▶ What the task requires
Take the material and output all of it exactly.

═══ Information shown ═══

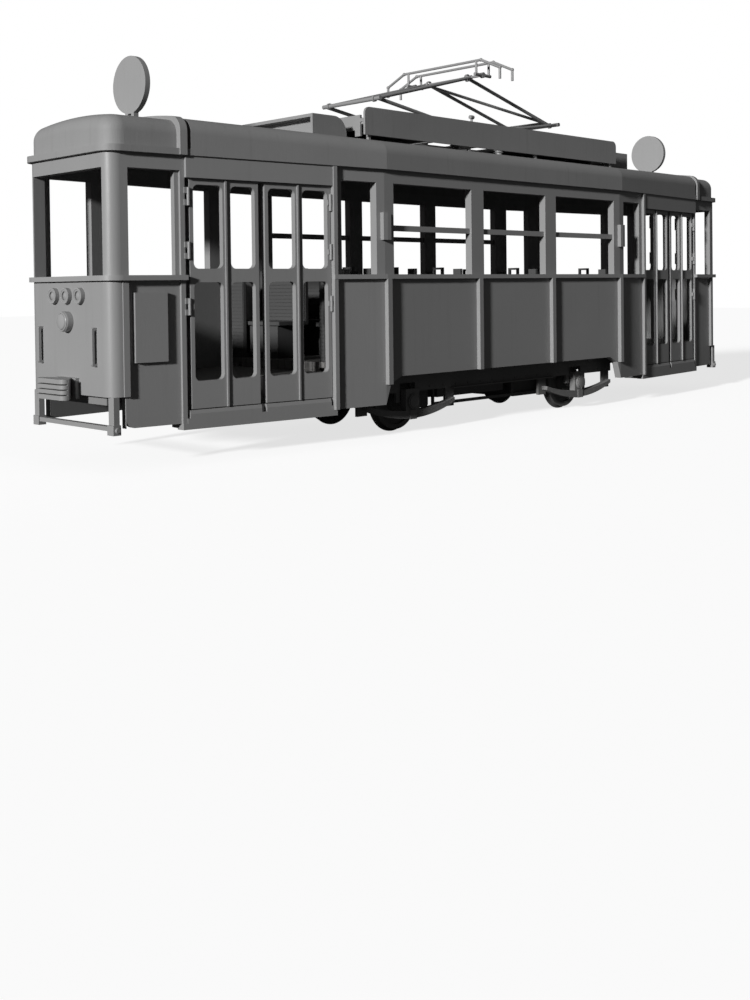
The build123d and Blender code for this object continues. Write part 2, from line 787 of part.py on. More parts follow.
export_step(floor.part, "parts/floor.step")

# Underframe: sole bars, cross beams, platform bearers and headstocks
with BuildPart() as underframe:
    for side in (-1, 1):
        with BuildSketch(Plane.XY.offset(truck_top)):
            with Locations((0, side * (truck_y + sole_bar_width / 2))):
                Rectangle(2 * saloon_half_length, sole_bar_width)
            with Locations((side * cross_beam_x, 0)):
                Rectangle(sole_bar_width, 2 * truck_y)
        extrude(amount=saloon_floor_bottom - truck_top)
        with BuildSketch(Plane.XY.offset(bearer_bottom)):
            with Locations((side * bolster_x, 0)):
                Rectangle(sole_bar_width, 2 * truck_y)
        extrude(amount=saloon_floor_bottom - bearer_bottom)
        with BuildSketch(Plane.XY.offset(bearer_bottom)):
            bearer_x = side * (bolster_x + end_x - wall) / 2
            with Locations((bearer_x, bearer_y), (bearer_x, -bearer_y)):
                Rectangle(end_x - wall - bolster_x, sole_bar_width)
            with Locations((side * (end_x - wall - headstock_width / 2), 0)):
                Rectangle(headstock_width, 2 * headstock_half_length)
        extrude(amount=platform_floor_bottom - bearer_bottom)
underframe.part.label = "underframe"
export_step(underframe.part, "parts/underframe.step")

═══

▶ Complete response
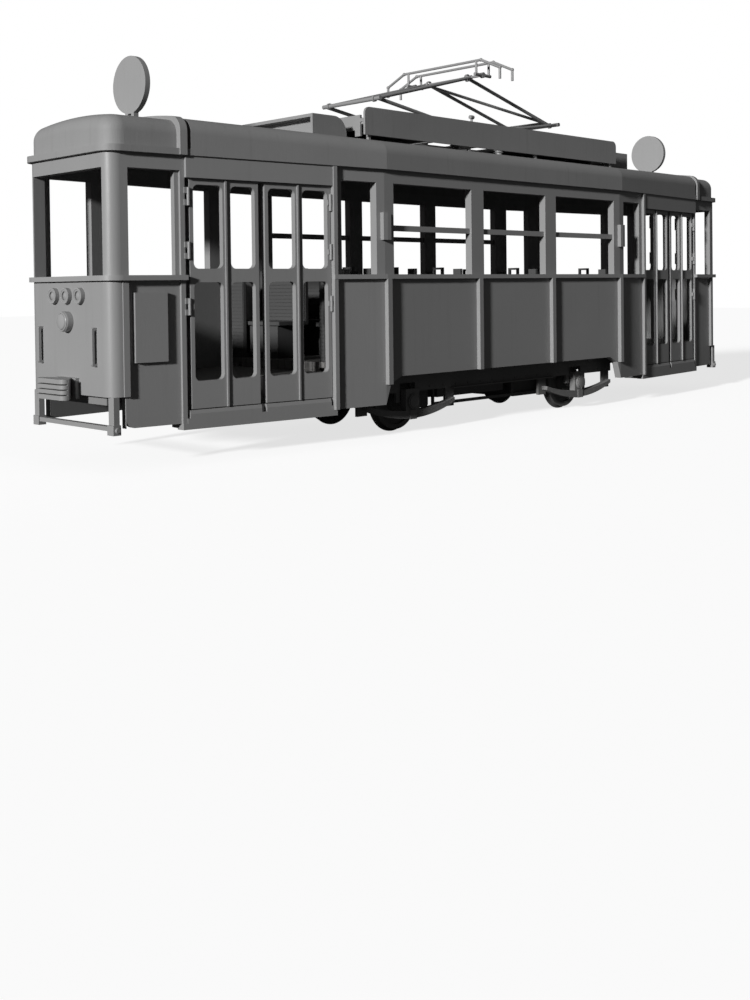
The build123d and Blender code for this object continues. Write part 2, from line 787 of part.py on. More parts follow.
export_step(floor.part, "parts/floor.step")

# Underframe: sole bars, cross beams, platform bearers and headstocks
with BuildPart() as underframe:
    for side in (-1, 1):
        with BuildSketch(Plane.XY.offset(truck_top)):
            with Locations((0, side * (truck_y + sole_bar_width / 2))):
                Rectangle(2 * saloon_half_length, sole_bar_width)
            with Locations((side * cross_beam_x, 0)):
                Rectangle(sole_bar_width, 2 * truck_y)
        extrude(amount=saloon_floor_bottom - truck_top)
        with BuildSketch(Plane.XY.offset(bearer_bottom)):
            with Locations((side * bolster_x, 0)):
                Rectangle(sole_bar_width, 2 * truck_y)
        extrude(amount=saloon_floor_bottom - bearer_bottom)
        with BuildSketch(Plane.XY.offset(bearer_bottom)):
            bearer_x = side * (bolster_x + end_x - wall) / 2
            with Locations((bearer_x, bearer_y), (bearer_x, -bearer_y)):
                Rectangle(end_x - wall - bolster_x, sole_bar_width)
            with Locations((side * (end_x - wall - headstock_width / 2), 0)):
                Rectangle(headstock_width, 2 * headstock_half_length)
        extrude(amount=platform_floor_bottom - bearer_bottom)
underframe.part.label = "underframe"
export_step(underframe.part, "parts/underframe.step")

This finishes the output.